Others are not so sure insurance companies are benign, pointing out that a troubled insurer could create turmoil in bond markets that could easily spread to banks and create a broader crisis.

Some insurers “are as systemic as banks,” said Christoph Kaserer, a professor at the Technical University of Munich who has written about the industry.

The pressure on insurers to buy riskier assets is growing the longer interest rates stay low. Bonds that the companies bought years ago, when rates were higher, are continually maturing. The insurers must try to reinvest the proceeds in a way that earns a similar return.

“The longer the low interest rate environment prevails, the higher the impact of the reinvestment risk,” said Mr. Zafeiris, head of the risks and financial stability department at the European Insurance and Occupational Pensions Authority, Europe’s main insurance industry regulator.

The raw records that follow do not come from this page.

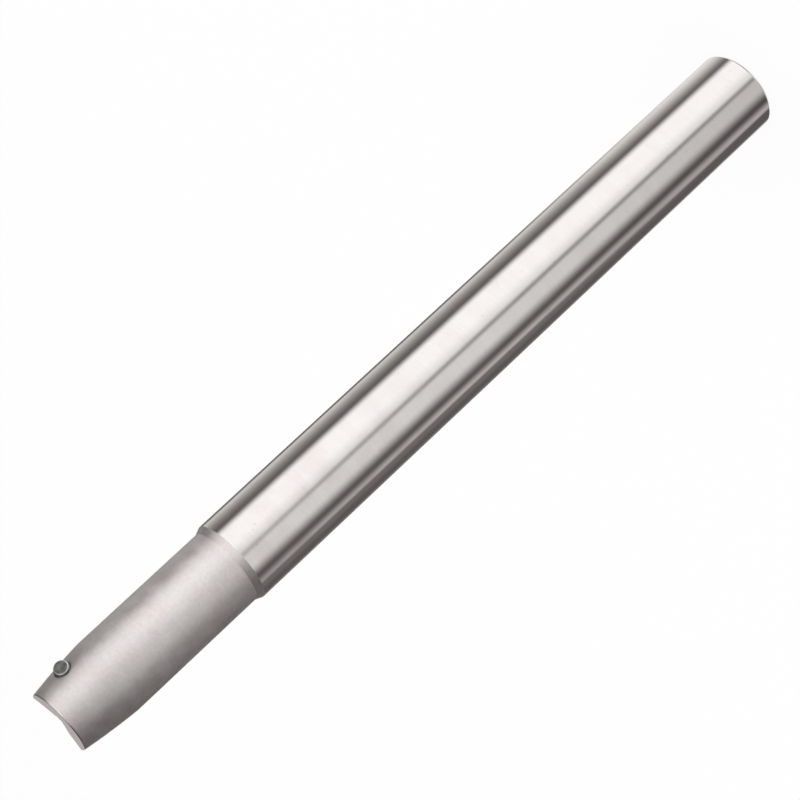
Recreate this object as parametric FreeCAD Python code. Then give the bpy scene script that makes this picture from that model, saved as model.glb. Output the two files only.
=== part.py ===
import FreeCAD, Part
import math
import os

# An end mill body for one clamped insert, with its clamp screw and no insert in the seat.
# Millimetres and degrees. The tool stands on its shank: the origin is the centre of the
# shank's end face, +Z runs along the axis to the tip, +X points at the cutting corner of a
# seated insert, and the rake face of that insert would look towards +Y.

# Shank and neck, turned and ground on one axis
overall_length = 130.0
shank_diameter = 12.0
shank_length = 100.0
shank_end_chamfer = 0.5
neck_diameter = 11.15
shoulder_chamfer_length = 1.0

# Nose, a short crowned taper with a rounded edge round a slightly hollow end face
nose_length = 8.3
nose_tip_diameter = 9.3
nose_crown = 0.08
nose_edge_radius = 0.2
end_face_dish = 0.15

# Cutting corner of a seated insert, the point that the seat is set out from
cutting_diameter = 12.0
corner_height = 1.72
corner_reach = 0.5

# Insert that the seat is made for, a parallelogram plate held through its middle
insert_length = 11.0
insert_width = 6.35
insert_thickness = 3.5
insert_relief = 11.0
insert_skew = 5.0

# Seat in the body
seat_radial_tilt = 5.0
seat_axial_tilt = 8.0
seat_corner_relief_radius = 0.8
seat_foot_groove_radius = 0.4
seat_foot_groove_depth = 0.2
seat_lead_clearance = 0.85
seat_lead_length = 2.5

# Chip gullet in front of the rake face and behind the seat
gullet_floor_height = 0.35
gullet_wall_angle = 130.0
gullet_corner_offset = 0.73
gullet_corner_radius = 1.4
gullet_runout_radius = 22.0
gullet_back_land = 1.2

# Clamp screw, a countersunk screw with a six-lobed socket and a tapered tail
thread_diameter = 2.5
thread_clearance = 0.04
thread_mouth_chamfer = 0.25
screw_length = 6.5
screw_head_diameter = 3.5
screw_head_rim = 0.35
screw_head_angle = 60.0
screw_head_sink = 0.42
screw_tail_diameter = 2.0
screw_tail_taper_length = 0.8
screw_tail_edge = 0.12
screw_top_edge = 0.08
socket_outer_diameter = 2.31
socket_inner_diameter = 1.68
socket_lobe_radius = 0.2
socket_lobes = 6
socket_depth = 1.0
socket_drill_point = 0.25

# Reach of the cutting solids past the body, and the margin of their cuts
clear_of_body = 4.0


def point(x, y, z):
    return FreeCAD.Vector(x, y, z)


def tangent(degrees):
    return math.tan(math.radians(degrees))


def revolve(edges):
    face = Part.Face(Part.Wire(edges))
    return face.revolve(point(0, 0, 0), point(0, 0, 1), 360)


def line(start, end):
    return Part.LineSegment(start, end).toShape()


def closed_polygon(corners):
    return Part.makePolygon(corners + [corners[0]])


def block_between(low, high):
    """Solid with flat sides between two outlines of four corners each, taken in the same order."""
    faces = [Part.Face(closed_polygon(low)), Part.Face(closed_polygon(high))]
    for first in range(4):
        second = (first + 1) % 4
        side = [low[first], low[second], high[second], high[first]]
        faces.append(Part.Face(closed_polygon(side)))
    solid = Part.Solid(Part.Shell(faces))
    if solid.Volume < 0:
        solid.reverse()
    return solid


# Places worked out from the sizes
shank_radius = shank_diameter / 2
neck_radius = neck_diameter / 2
nose_tip_radius = nose_tip_diameter / 2
nose_start = overall_length - nose_length
corner_x = math.sqrt((cutting_diameter / 2) ** 2 - corner_height ** 2)
corner_z = overall_length + corner_reach
radial_turn = FreeCAD.Rotation(point(0, 0, 1), -seat_radial_tilt)
axial_turn = FreeCAD.Rotation(point(1, 0, 0), -seat_axial_tilt)

# Seat frame: its origin is the cutting corner, X runs outwards along the seat, Y stands on
# the seat and Z follows the long cutting edge towards the tip. Y = 0 is the rake face.
seat_frame = FreeCAD.Placement(point(corner_x, corner_height, corner_z), radial_turn * axial_turn)
seat_floor = -insert_thickness
insert_mid_x = -insert_width / 2
insert_mid_z = -insert_length / 2 + insert_mid_x * tangent(insert_skew)

# Turns what was made along Z, with its top at Z = 0, to stand on the seat
upright = FreeCAD.Rotation(point(1, 0, 0), -90)

# Gullet frame: on the tool's axis, turned with the seat but not tilted
gullet_frame = FreeCAD.Placement(point(0, 0, 0), radial_turn)


def back_wall_z(x, inset):
    """Z of the wall behind the insert, in the seat frame, at x and so far inside the rake outline."""
    slope = tangent(insert_skew)
    return -insert_length + inset / math.cos(math.radians(insert_skew)) + x * slope


def seat_outline(height, side_gap, back_limit):
    """Plan of the room for the insert at one height, whose walls lean with the insert's flanks."""
    inset = -height * tangent(insert_relief)
    inner = -insert_width + inset - side_gap
    outer = clear_of_body + insert_thickness
    front = clear_of_body
    back_inner = back_wall_z(inner, inset)
    back_outer = back_wall_z(outer, inset)
    if back_limit is not None:
        back_inner = back_limit
        back_outer = back_limit
    return [
        point(inner, height, back_inner),
        point(outer, height, back_outer),
        point(outer, height, front),
        point(inner, height, front),
    ]


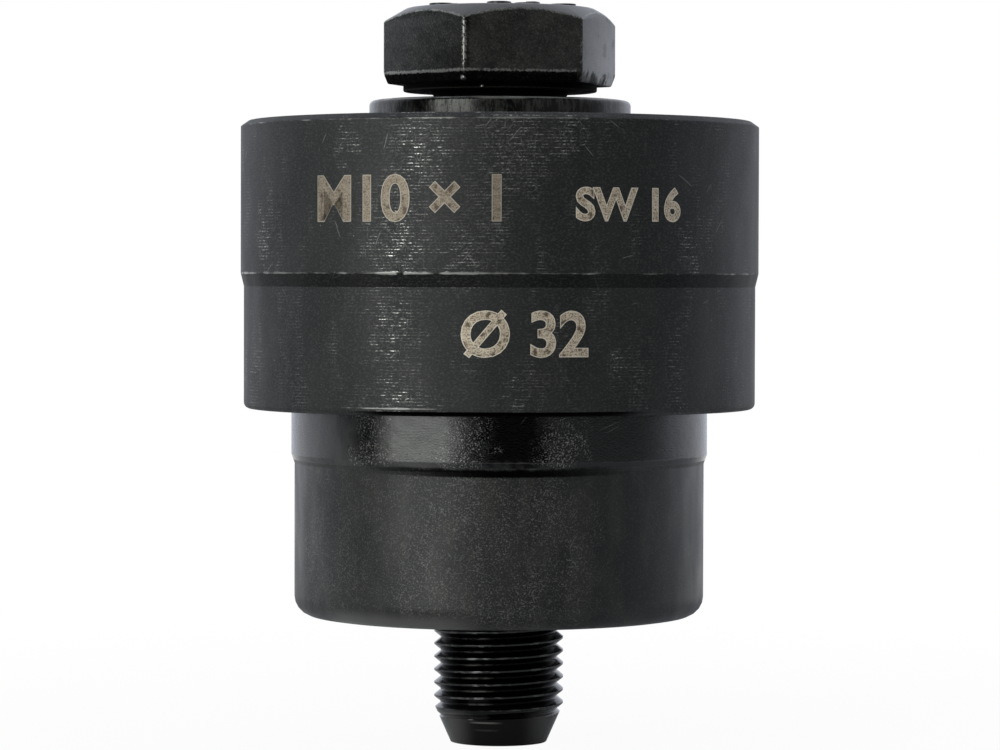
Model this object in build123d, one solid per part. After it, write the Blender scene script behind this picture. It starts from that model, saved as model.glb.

Mr. Zafeiris said in an interview that, as a group, European insurers were healthy. But he added, “There are always outliers.” (Confidentiality rules do not allow him to name names.)

No big insurance company has failed because of negative interest rates, but the ratings agency Moody’s considers the outlook for the industry in Germany to be negative, in part because of negative interest rates.

Allianz has remained profitable, and the company’s share price is close to its 12-month high, an indication investors are not too worried.

The big question is what will happen if there is some kind of shock to the financial system that causes government and corporate debt to abruptly lose value. Mr. Wilson said he worried about that, too.

“I think the probability has gone up,” he said, citing risks such as trade war, conflicts in the Middle East or rising populism. “The number of triggers is manifold and increasing.”